In accordance with the digital archival principle of redundancy, each partner is encouraged to store at least one copy of all file states per digital object. Currently, 73% of CAVPP’s active partners store copies of their files on hard disk drives (HDDs), RAID, or their own servers.
To get an idea of storage costs for a partner, the average storage needed for 12 recordings is about 1.23TB, assuming all are moving images with maximum running time. With a 2TB hard drive (costing about $250), the storage costs for 12 recordings would be about $155 (for HDD storage media and shipping) or approximately $13 per recording.
Morals of the Story
CAVPP’s goal may have been to save and provide access to California’s significant, at risk, historical sound and moving image recordings, but in addition to accomplishing that, it has achieved more. Surveys of its institutional partners have confirmed that the CAVPP collaborative model is effective in helping them address their preservation needs and provide access to audiovisual materials even with limited or no funding. The project demonstrated how to streamline the preservation workflow by establishing standards and stimulating reviews of current standards and practices, and it has inspired institutions to address the needs of other recordings outside the project’s regional scope.

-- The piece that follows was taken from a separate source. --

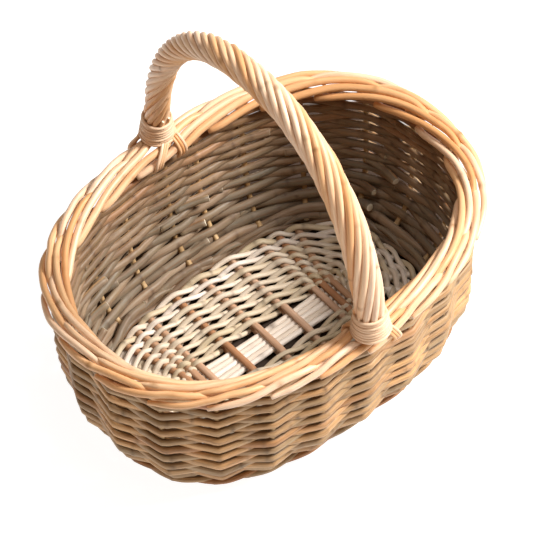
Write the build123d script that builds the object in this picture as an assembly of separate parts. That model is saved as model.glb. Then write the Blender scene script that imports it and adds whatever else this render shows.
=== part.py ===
from build123d import *
import os
from math import cos, exp, hypot, pi, radians, sin, tan

# Oval willow egg basket with a fixed rope handle, in millimetres.
# +Z is up, +X runs along the basket, and the origin lies on the ground under its middle.

# Driving sizes
RIM_HALF_LENGTH = 205.0  # to the middle of the plaited border
RIM_HALF_WIDTH = 148.6
RIM_SQUARENESS = 2.34  # exponent of the rim oval; 2 would be a plain ellipse
RIM_Z = 163.0
BASE_HALF_LENGTH = 159.0  # to the outer edge of the base
BASE_HALF_WIDTH = 101.7
BASE_SQUARENESS = 2.77
BASE_Z = 7.6  # middle plane of the base sticks
FLARE_RATE = 4.2  # the wall leaves the base nearly flat, then turns up: a higher rate turns sooner
FLARE_POWER = 0.65

STAKE_COUNT = 22  # one stands at the middle of each long side
STAKE_RADIUS = 2.6
STAKE_TOP_Z = 155.0
STAKE_BEND_Z = (7.6, 9.5, 12.0, 15.5, 20.0, 27.0, 38.0, 55.0, 80.0, 115.0)
STAKE_DRIFT = {19: 0.2, 20: 0.33, 21: 0.3}  # stakes that stand off their even place, in spacings

SIDE_ROW_COUNT = 23
SIDE_ROW_RADIUS = 2.7
SIDE_ROW_FIRST_Z = 18.0
SIDE_ROW_PITCH = 6.01
SIDE_BEND_RADIUS = 12.0
SIDE_ROW_OFFSET = STAKE_RADIUS + SIDE_ROW_RADIUS + 1.6  # corner of a row, beside its stake

HEEL_RADIUS = 3.6  # thick row that turns the base up into the sides, and that the basket rests on
HEEL_OFFSET = 15.0  # from the base's outer edge
HEEL_WORN = 0.5

CROSS_STICK_RADIUS = 3.5
CROSS_STICK_X = (-89.0, -79.5, -70.0, -35.0, 0.0, 35.0, 70.0, 79.5, 89.0)
CROSS_STICK_TIP_X = (-106.0, -87.0, -68.0, -34.0, 0.0, 34.0, 68.0, 87.0, 106.0)
CROSS_STICK_BEND_Y = 24.0
LONG_STICK_RADIUS = 2.7
LONG_STICK_PITCH = 7.6
LONG_STICK_COUNT = 5
LONG_STICK_BEND_X = 102.0
LONG_STICK_BEND_SHARE = 0.15  # of the run beside the bend that the bend takes up
LONG_STICK_FAN_Y = 27.0  # spread between the tips of neighbouring long sticks
STICK_FIT = 0.15  # play around a long stick in the split of a cross stick
STICK_END_GAP = 4.0  # from a stick's end to the outer edge of the base

BASE_ROW_COUNT = 8
BASE_ROW_RADIUS = 1.9
BASE_ROW_FIRST = (100.0, 27.0)  # half length and half width of the innermost base row
BASE_ROW_LAST = (147.0, 90.0)
BASE_ROW_POINTS = 24

BORDER_RADIUS = 3.1
BORDER_END_DROP = 7.0  # of a rod's ends below the rim's height
BORDER_STEP = 6.8  # how far a border rod moves inward from one stake to the next
BORDER_SPAN = 3  # stakes that a border rod passes
BORDER_PART = 4.7  # how far the rods part at a handle foot

HANDLE_HALF_WIDTH = 155.0
HANDLE_RISE = 225.8
HANDLE_SQUARENESS = 2.26
HANDLE_STATIONS = 49
HANDLE_FOOT_ANGLE = 1.3
BOW_RADIUS = 7.2
BOW_TENON_RADIUS = 3.7
BOW_TENON_BEND_Z = 172.5
STRAND_COUNT = 12
STRAND_RADIUS = 2.4
STRAND_REACH = 10.1  # from the middle of the bow to the middle of a strand
STRAND_TURNS = 3.0

BINDING_TURNS = 7
BINDING_RADIUS = 1.5
BINDING_PITCH = 3.2
BINDING_REACH = STRAND_REACH + STRAND_RADIUS + BINDING_RADIUS + 0.3
LASHING_RADIUS = 1.6
LASHING_PITCH = 3.7
LASHING_STRANDS = 3


def oval_point(half_length, half_width, squareness, angle):
    """A point of an oval that is squarer than an ellipse."""
    c = cos(angle)
    s = sin(angle)
    x = half_length * abs(c) ** (2 / squareness) * (1 if c >= 0 else -1)
    y = half_width * abs(s) ** (2 / squareness) * (1 if s >= 0 else -1)
    return x, y


def flare(z):
    """How far the wall has come at a height, from 0 at the base's outline to 1 at the rim's."""
    t = max(z - BASE_Z, 0.0) / (RIM_Z - BASE_Z)
    return (1 - exp(-FLARE_RATE * t**FLARE_POWER)) / (1 - exp(-FLARE_RATE))


def wall_point(angle, z):
    """A point of the wall at a height."""
    t = flare(z)
    low = oval_point(BASE_HALF_LENGTH, BASE_HALF_WIDTH, BASE_SQUARENESS, angle)
    high = oval_point(RIM_HALF_LENGTH, RIM_HALF_WIDTH, RIM_SQUARENESS, angle)
    return low[0] + t * (high[0] - low[0]), low[1] + t * (high[1] - low[1])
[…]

And through the broader visibility of the Internet Archive, partners are using their digital archive materials as a marketing tool to promote their collection beyond the brick-and-mortar of their institutions. The files they have produced for this effort can also serve as a proof of concept for other digitization projects and for recruitment of potential donors to support other digitization efforts. CAVPP’s initiative has demonstrated an effective and affordable way for organizations to collaborate in digitizing content that broadens an understanding of local history that would otherwise be lost.